**Task details:** Write each line out exactly, leaving none out.

**Given data:**
*-*-*

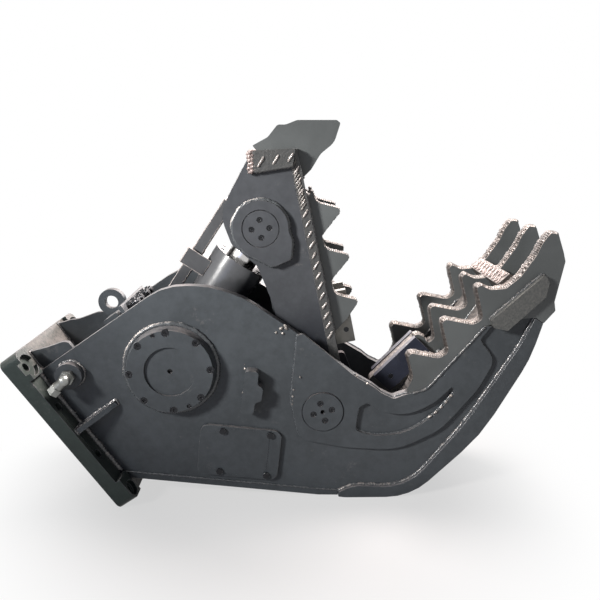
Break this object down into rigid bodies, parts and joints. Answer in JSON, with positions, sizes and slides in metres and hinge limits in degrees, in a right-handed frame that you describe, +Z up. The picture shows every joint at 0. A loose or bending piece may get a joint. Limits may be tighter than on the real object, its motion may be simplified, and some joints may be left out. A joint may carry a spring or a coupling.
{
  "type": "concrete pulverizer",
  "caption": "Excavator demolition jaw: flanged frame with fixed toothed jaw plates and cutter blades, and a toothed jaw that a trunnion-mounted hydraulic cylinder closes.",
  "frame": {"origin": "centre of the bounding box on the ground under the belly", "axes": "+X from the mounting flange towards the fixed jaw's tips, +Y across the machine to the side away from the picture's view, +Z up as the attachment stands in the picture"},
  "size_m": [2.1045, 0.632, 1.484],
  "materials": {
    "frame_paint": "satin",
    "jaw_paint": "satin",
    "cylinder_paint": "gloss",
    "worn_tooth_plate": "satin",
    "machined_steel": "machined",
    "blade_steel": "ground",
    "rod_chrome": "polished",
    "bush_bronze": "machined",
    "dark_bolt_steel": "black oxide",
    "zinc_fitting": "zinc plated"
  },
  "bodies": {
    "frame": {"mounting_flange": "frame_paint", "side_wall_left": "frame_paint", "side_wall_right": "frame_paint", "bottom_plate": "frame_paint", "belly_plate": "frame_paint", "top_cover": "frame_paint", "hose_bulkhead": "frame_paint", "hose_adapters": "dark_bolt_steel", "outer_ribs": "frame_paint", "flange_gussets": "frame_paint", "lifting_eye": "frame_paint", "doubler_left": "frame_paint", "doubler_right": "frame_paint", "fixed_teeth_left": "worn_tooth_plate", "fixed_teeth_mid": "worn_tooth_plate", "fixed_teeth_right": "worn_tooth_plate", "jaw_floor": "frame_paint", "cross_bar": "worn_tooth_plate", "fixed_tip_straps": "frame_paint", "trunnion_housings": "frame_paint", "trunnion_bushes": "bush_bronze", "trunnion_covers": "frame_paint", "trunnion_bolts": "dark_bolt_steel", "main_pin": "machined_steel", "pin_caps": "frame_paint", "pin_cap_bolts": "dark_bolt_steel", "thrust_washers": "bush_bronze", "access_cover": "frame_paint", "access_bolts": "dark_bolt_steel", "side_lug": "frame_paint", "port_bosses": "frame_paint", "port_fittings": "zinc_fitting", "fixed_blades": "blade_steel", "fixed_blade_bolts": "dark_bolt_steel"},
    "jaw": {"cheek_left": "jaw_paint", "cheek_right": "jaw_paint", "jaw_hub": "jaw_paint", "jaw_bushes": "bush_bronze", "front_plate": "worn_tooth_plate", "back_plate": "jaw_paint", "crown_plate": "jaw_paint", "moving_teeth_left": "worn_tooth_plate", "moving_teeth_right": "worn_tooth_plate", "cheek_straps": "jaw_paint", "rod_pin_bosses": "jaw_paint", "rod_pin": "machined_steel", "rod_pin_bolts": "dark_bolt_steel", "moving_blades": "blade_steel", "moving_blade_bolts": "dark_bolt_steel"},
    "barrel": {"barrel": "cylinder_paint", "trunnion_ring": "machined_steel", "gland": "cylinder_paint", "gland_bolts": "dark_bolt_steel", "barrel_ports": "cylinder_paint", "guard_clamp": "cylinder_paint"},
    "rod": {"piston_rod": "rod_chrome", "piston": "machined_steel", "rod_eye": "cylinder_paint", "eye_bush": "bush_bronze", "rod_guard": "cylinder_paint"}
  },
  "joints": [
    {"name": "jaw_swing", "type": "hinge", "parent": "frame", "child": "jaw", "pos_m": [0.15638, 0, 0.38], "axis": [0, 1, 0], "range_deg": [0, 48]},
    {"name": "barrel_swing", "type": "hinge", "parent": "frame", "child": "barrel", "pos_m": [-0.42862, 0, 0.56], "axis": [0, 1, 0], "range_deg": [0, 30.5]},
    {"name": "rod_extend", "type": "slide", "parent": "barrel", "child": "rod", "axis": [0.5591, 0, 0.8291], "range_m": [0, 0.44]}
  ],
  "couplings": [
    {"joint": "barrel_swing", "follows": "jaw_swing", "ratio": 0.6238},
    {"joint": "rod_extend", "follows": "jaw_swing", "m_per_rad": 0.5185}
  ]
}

*-*-*

**Complete answer:**
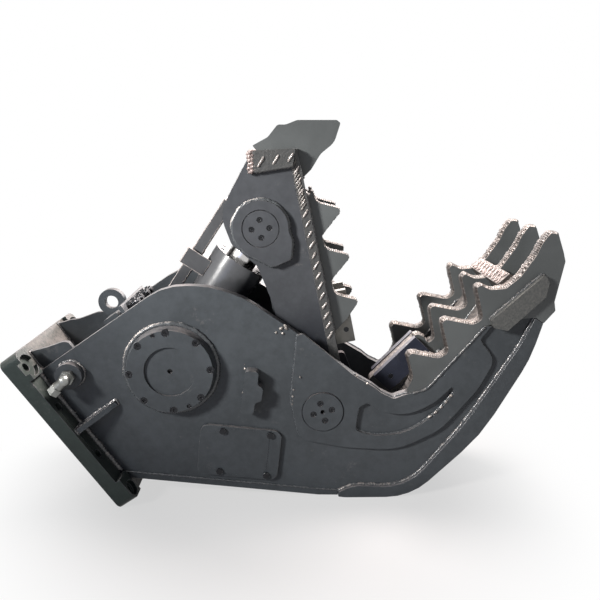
Break this object down into rigid bodies, parts and joints. Answer in JSON, with positions, sizes and slides in metres and hinge limits in degrees, in a right-handed frame that you describe, +Z up. The picture shows every joint at 0. A loose or bending piece may get a joint. Limits may be tighter than on the real object, its motion may be simplified, and some joints may be left out. A joint may carry a spring or a coupling.
{
  "type": "concrete pulverizer",
  "caption": "Excavator demolition jaw: flanged frame with fixed toothed jaw plates and cutter blades, and a toothed jaw that a trunnion-mounted hydraulic cylinder closes.",
  "frame": {"origin": "centre of the bounding box on the ground under the belly", "axes": "+X from the mounting flange towards the fixed jaw's tips, +Y across the machine to the side away from the picture's view, +Z up as the attachment stands in the picture"},
  "size_m": [2.1045, 0.632, 1.484],
  "materials": {
    "frame_paint": "satin",
    "jaw_paint": "satin",
    "cylinder_paint": "gloss",
    "worn_tooth_plate": "satin",
    "machined_steel": "machined",
    "blade_steel": "ground",
    "rod_chrome": "polished",
    "bush_bronze": "machined",
    "dark_bolt_steel": "black oxide",
    "zinc_fitting": "zinc plated"
  },
  "bodies": {
    "frame": {"mounting_flange": "frame_paint", "side_wall_left": "frame_paint", "side_wall_right": "frame_paint", "bottom_plate": "frame_paint", "belly_plate": "frame_paint", "top_cover": "frame_paint", "hose_bulkhead": "frame_paint", "hose_adapters": "dark_bolt_steel", "outer_ribs": "frame_paint", "flange_gussets": "frame_paint", "lifting_eye": "frame_paint", "doubler_left": "frame_paint", "doubler_right": "frame_paint", "fixed_teeth_left": "worn_tooth_plate", "fixed_teeth_mid": "worn_tooth_plate", "fixed_teeth_right": "worn_tooth_plate", "jaw_floor": "frame_paint", "cross_bar": "worn_tooth_plate", "fixed_tip_straps": "frame_paint", "trunnion_housings": "frame_paint", "trunnion_bushes": "bush_bronze", "trunnion_covers": "frame_paint", "trunnion_bolts": "dark_bolt_steel", "main_pin": "machined_steel", "pin_caps": "frame_paint", "pin_cap_bolts": "dark_bolt_steel", "thrust_washers": "bush_bronze", "access_cover": "frame_paint", "access_bolts": "dark_bolt_steel", "side_lug": "frame_paint", "port_bosses": "frame_paint", "port_fittings": "zinc_fitting", "fixed_blades": "blade_steel", "fixed_blade_bolts": "dark_bolt_steel"},
    "jaw": {"cheek_left": "jaw_paint", "cheek_right": "jaw_paint", "jaw_hub": "jaw_paint", "jaw_bushes": "bush_bronze", "front_plate": "worn_tooth_plate", "back_plate": "jaw_paint", "crown_plate": "jaw_paint", "moving_teeth_left": "worn_tooth_plate", "moving_teeth_right": "worn_tooth_plate", "cheek_straps": "jaw_paint", "rod_pin_bosses": "jaw_paint", "rod_pin": "machined_steel", "rod_pin_bolts": "dark_bolt_steel", "moving_blades": "blade_steel", "moving_blade_bolts": "dark_bolt_steel"},
    "barrel": {"barrel": "cylinder_paint", "trunnion_ring": "machined_steel", "gland": "cylinder_paint", "gland_bolts": "dark_bolt_steel", "barrel_ports": "cylinder_paint", "guard_clamp": "cylinder_paint"},
    "rod": {"piston_rod": "rod_chrome", "piston": "machined_steel", "rod_eye": "cylinder_paint", "eye_bush": "bush_bronze", "rod_guard": "cylinder_paint"}
  },
  "joints": [
    {"name": "jaw_swing", "type": "hinge", "parent": "frame", "child": "jaw", "pos_m": [0.15638, 0, 0.38], "axis": [0, 1, 0], "range_deg": [0, 48]},
    {"name": "barrel_swing", "type": "hinge", "parent": "frame", "child": "barrel", "pos_m": [-0.42862, 0, 0.56], "axis": [0, 1, 0], "range_deg": [0, 30.5]},
    {"name": "rod_extend", "type": "slide", "parent": "barrel", "child": "rod", "axis": [0.5591, 0, 0.8291], "range_m": [0, 0.44]}
  ],
  "couplings": [
    {"joint": "barrel_swing", "follows": "jaw_swing", "ratio": 0.6238},
    {"joint": "rod_extend", "follows": "jaw_swing", "m_per_rad": 0.5185}
  ]
}